I threaded an Ode to richtee the otha day and I was waiting for him to come and school me but he never showed. Trouble in the woods im told. I used the oppurtunity while heating up a grill to prburn some mesquite chunks just for my seasoning wood with regular coals. I see the need to develope a better way to burn enough wood to use for fuel. After it brned to an outer black I buried them under ash(you could use sand most of us have access to ash) Next day retrieved them and realized I had just made charcoal, well on the exterior im sure about 1 cubic inch at least was still wood.


Used it for my chicken wings today, very happy.


----------



## bb53chevpro (Jun 13, 2008)

When I preburn my chunks, I only pre burn what I need at the time.

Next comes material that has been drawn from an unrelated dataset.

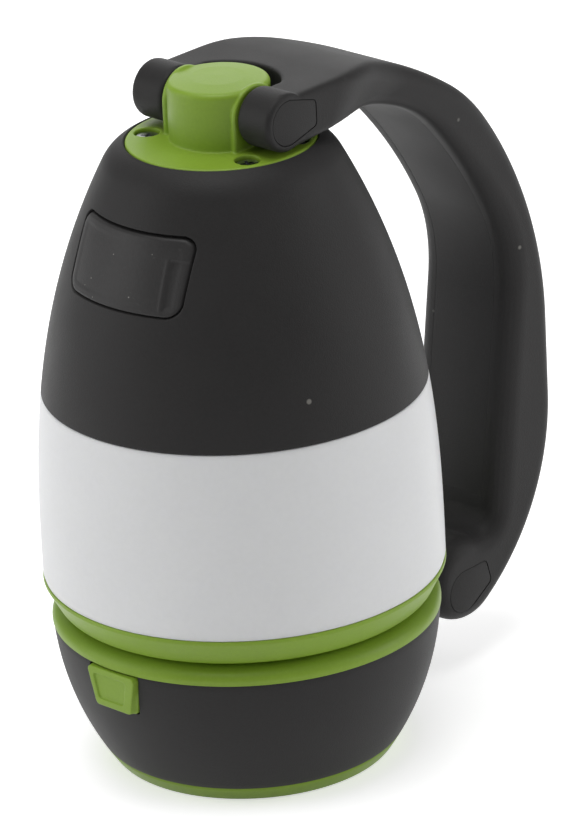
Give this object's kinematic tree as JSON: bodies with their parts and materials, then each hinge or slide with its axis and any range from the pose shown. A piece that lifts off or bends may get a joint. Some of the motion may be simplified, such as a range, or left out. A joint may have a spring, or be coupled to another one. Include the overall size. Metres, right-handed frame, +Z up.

Usually 2-3 pcs. for the gosm at a time.


----------



## richtee (Jun 30, 2008)

Reported as spam


----------



## bishop916 (Jun 30, 2008)

I used gas grill with smokebox until recently. The soaked chips kinda preburn down as they smoke. If you did it right you end up with a box full of fine white ash! (they won't always give off a visible 'smoke' but they are burning - you can smell it). 

Now i just throw a few chunks in with my chimney starter when I load up another batch of hot coal, and a handfull of chips now and then directly to the fire.


----------